Brussels, 19 December 2013

Revised EU trade scheme to help developing countries applies on 1 January 2014

The European Union's rules determining which countries pay less or no duty when exporting to the 28 country trade bloc, and for which products, will change on 1 January 2014. The changes to the EU's so-called "Generalised Scheme of Preferences" (GSP) have been agreed with the European Parliament and the Council in October 2012 and are designed to focus help on developing countries most in need. The GSP scheme is seen as a powerful tool for economic development by providing the world's poorest countries with preferential access to the EU's market of 500 million consumers.

The new scheme will be focused on fewer beneficiaries (90 countries) to ensure more impact on countries most in need. At the same time, more support will be provided to countries which are serious about implementing international human rights, labour rights and environment and good governance conventions ("GSP+").
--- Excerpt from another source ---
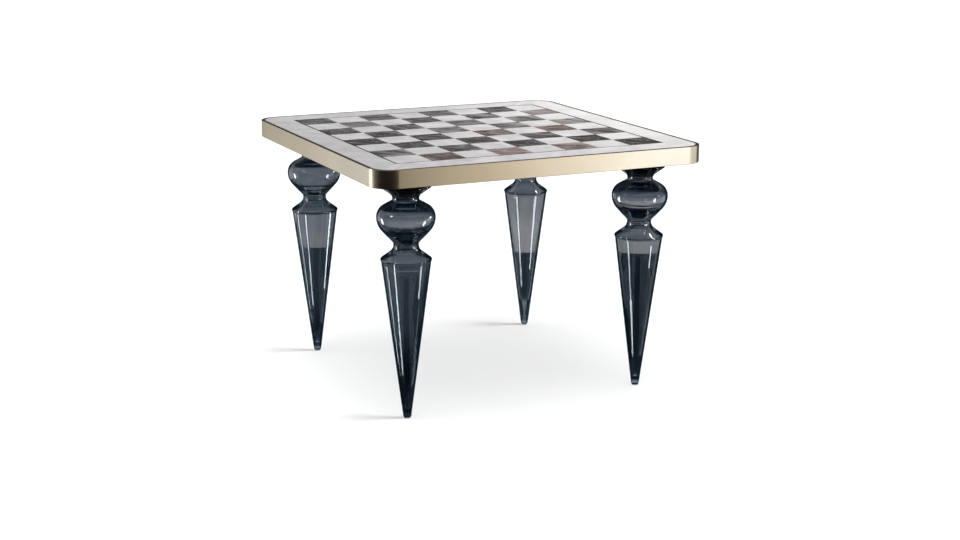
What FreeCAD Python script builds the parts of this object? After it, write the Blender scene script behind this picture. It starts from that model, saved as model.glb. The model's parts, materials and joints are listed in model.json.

The EU announced the new rules more than a year ago to allow companies enough time to understand the impact of the changes on their business and adapt. To make the transition even smoother for exporting companies, the Commission has prepared a practical GSP guide.

The guide explains in three steps what trade regime will apply after 1 January 2014 to a particular product shipped to the EU from any given country. It also provides information on the trade regime that will apply to goods arriving to the EU shortly after the New Year.

The changes in a nutshell:

90 countries, out of the current 177 beneficiaries, will continue to benefit from the EU's preferential tariff scheme.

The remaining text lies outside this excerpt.